Paper
10 March 2015 Nanoassembled dynamic optical waveguides and sensors based on zeolite L nanocontainers
Álvaro Barroso, Katrin Dieckmann, Christina Alpmann, Tim Buscher, Armido Studer, Cornelia Denz
Author Affiliations +
Proceedings Volume 9379, Complex Light and Optical Forces IX; 93790U (2015) https://doi.org/10.1117/12.2079156
Event: SPIE OPTO, 2015, San Francisco, California, United States
Abstract
Although optical functional devices as waveguides and sensors are of utmost importance for metrology on the nano scale, the micro-and nano-assembly by optical means of functional materials to create such optical elements has yet not been considered. In the last years, an elegant strategy based on holographic optical tweezers (HOT) has been developed to design and fabricate permanent and dynamic three-dimensional micro- and nanostructures based on functional nanocontainers as building blocks. Nanocontainers that exhibit stable and ordered voids to hierarchically organize guest materials are especially attractive. Zeolite L are a type of porous micro-sized crystals which features a high number of strictly one-dimensional, parallel aligned nanochannels. They are highly interesting as building blocks of functional nano-and microsystems due to their potential as nanocontainers to accommodate various different guest molecules and to assemble them in specific configurations.

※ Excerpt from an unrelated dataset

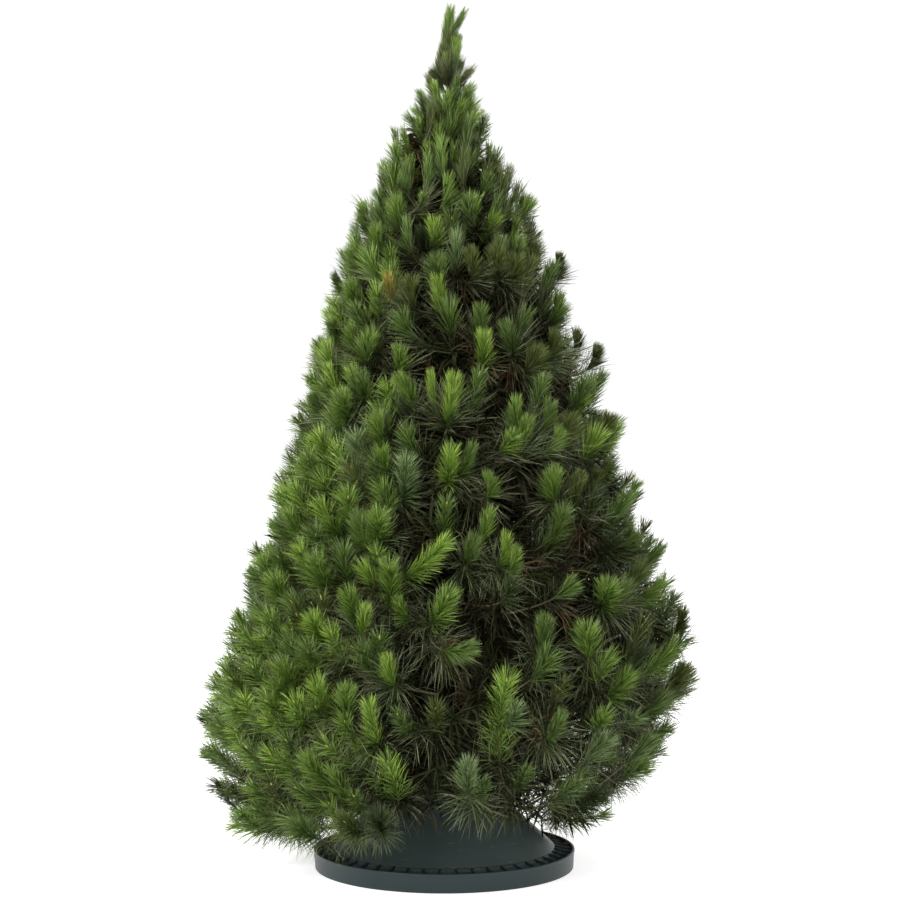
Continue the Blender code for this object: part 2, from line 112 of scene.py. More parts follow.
def add_piece(name, shape, finish, nodes, growth=None):
    """A piece from arrays of points and of faces: with growth, a triple for each point that the
    finish reads, it is smooth all over, and without it its edges are sharp past an angle."""
    points, faces = shape
    corners = np.concatenate([face.ravel() for face in faces]).astype(np.int32)
    sizes = np.concatenate([np.full(len(face), face.shape[1]) for face in faces])
    mesh = bpy.data.meshes.new(name)
    mesh.vertices.add(len(points))
    mesh.vertices.foreach_set("co", points.astype(np.float32).ravel())
    mesh.loops.add(len(corners))
    mesh.loops.foreach_set("vertex_index", corners)
    mesh.polygons.add(len(sizes))
    mesh.polygons.foreach_set("loop_start", np.r_[0, np.cumsum(sizes)[:-1]].astype(np.int32))
    mesh.polygons.foreach_set("use_smooth", np.ones(len(sizes), bool))
    mesh.update(calc_edges=True)
    if growth is not None:
        stored = mesh.attributes.new("growth", "FLOAT_VECTOR", "POINT")
        stored.data.foreach_set("vector", growth.astype(np.float32).ravel())
    else:
        mesh.set_sharp_from_angle(angle=math.radians(SHARP_PAST))
    mesh.materials.append(finish)
    piece = bpy.data.objects.new(name, mesh)
    bpy.context.scene.collection.objects.link(piece)
    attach(piece, "root")
    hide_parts(*nodes)


def feed(tree, made, values):
    """Sets a shader node's sockets, by number or by name, and its settings by name. An output
    among the values is linked to its socket."""
    for key, value in values.items():
        label = key if isinstance(key, int) else key.replace("_", " ")
        if isinstance(key, str) and label not in made.inputs:
            setattr(made, key, value)
        elif isinstance(value, bpy.types.NodeSocket):
            tree.links.new(value, made.inputs[label])
        else:
            made.inputs[label].default_value = value


def node(tree, kind, *feeds, output=0, **values):
    """An output of a new shader node that is given settings and sockets by name, and feeds for
    its sockets in their order."""
    made = tree.nodes.new("ShaderNode" + kind)
    feed(tree, made, {**values, **dict(enumerate(feeds))})
    return made.outputs[output]


def mixed(tree, share, first, second):
    """The colour at a share of the way from one colour to another."""
    made = tree.nodes.new("ShaderNodeMix")
    feed(tree, made, {"data_type": "RGBA", 0: share, 6: first, 7: second})
    return made.outputs[2]


def scaled(tree, *feeds, clamp=False):
    """Two values multiplied, and a third added where there is one."""
    operation = "MULTIPLY" if len(feeds) == 2 else "MULTIPLY_ADD"
    return node(tree, "Math", *feeds, operation=operation, use_clamp=clamp)


def new_group(name, inputs, outputs):
    """An empty node group, with its inputs and outputs by their names and kinds."""
    group = bpy.data.node_groups.new(name, "ShaderNodeTree")
    for way, sockets in (("INPUT", inputs), ("OUTPUT", outputs)):
        for label, kind in sockets.items():
            group.interface.new_socket(label, in_out=way, socket_type="NodeSocket" + kind)
    return group, group.nodes.new("NodeGroupInput").outputs, group.nodes.new("NodeGroupOutput")


def new_finish(name, roughness, **sockets):
    """A material, its node tree and its shader, with the values that are the same all over."""
    finish = bpy.data.materials.new(name)
    finish.use_nodes = True
    shader = finish.node_tree.nodes["Principled BSDF"]
    feed(finish.node_tree, shader, {"Roughness": roughness, **sockets})
    return finish, finish.node_tree, shader


def moulded_wear():
    """The look of moulded plastic that has been used: a fine leathery grain, cloudy patches, and
    long pale scuffs where a stretched noise passes a threshold."""
    group, given, out = new_group(
        "moulded_wear", {"Base": "Color", "Worn": "Color", "Scuffs": "Float"},
        {"Color": "Color", "Roughness": "Float", "Height": "Float"},
    )
    place = node(group, "TexCoord", output="Object")
    clouds = node(group, "TexNoise", place, Scale=7.0, Detail=4.0)
    grain = node(group, "TexNoise", place, Scale=900.0, Detail=2.0)
    stretched = node(group, "Mapping", place, Scale=(30.0, 30.0, 220.0))
    scratch = node(group, "TexNoise", stretched, Scale=1.0, Detail=6.0, Roughness=0.7)
    marks = node(group, "MapRange", scratch, From_Min=0.60, From_Max=0.74)
    haze = scaled(group, clouds, 0.30, scaled(group, marks, given["Scuffs"]))
    tint = mixed(group, haze, given["Base"], given["Worn"])
    rough = node(group, "MapRange", haze, To_Min=0.36, To_Max=0.62)
    feed(group, out, {"Color": tint, "Roughness": rough, "Height": grain})
    return group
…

For instance, based on zeolite L crystals, microscopic polarization sensors and chains of several microcrystals for hierarchical supramolecular organization have been realized. Here, we demonstrate the ability of nanocontainers in general, and zeolite L crystals in particular to represent the basic constituent of optical functional microsystems. We show that the capability of HOT to manipulate multitude of non-spherical microparticles in three dimensions can be exploited for the investigation of zeolite L nanocontainers as dynamic optical waveguides. Moreover, we implement as additional elements dye-loaded zeolite L to sense the guiding features of these novel waveguides with high spatial precision and microspheres to enhance the light coupling into the zeolite L waveguides. With this elaborated approach of using nanocontainers as tailored building blocks for functional optical systems a new era of bricking optical components in a lego-like style becomes feasible.
© (2015) COPYRIGHT Society of Photo-Optical Instrumentation Engineers (SPIE). Downloading of the abstract is permitted for personal use only.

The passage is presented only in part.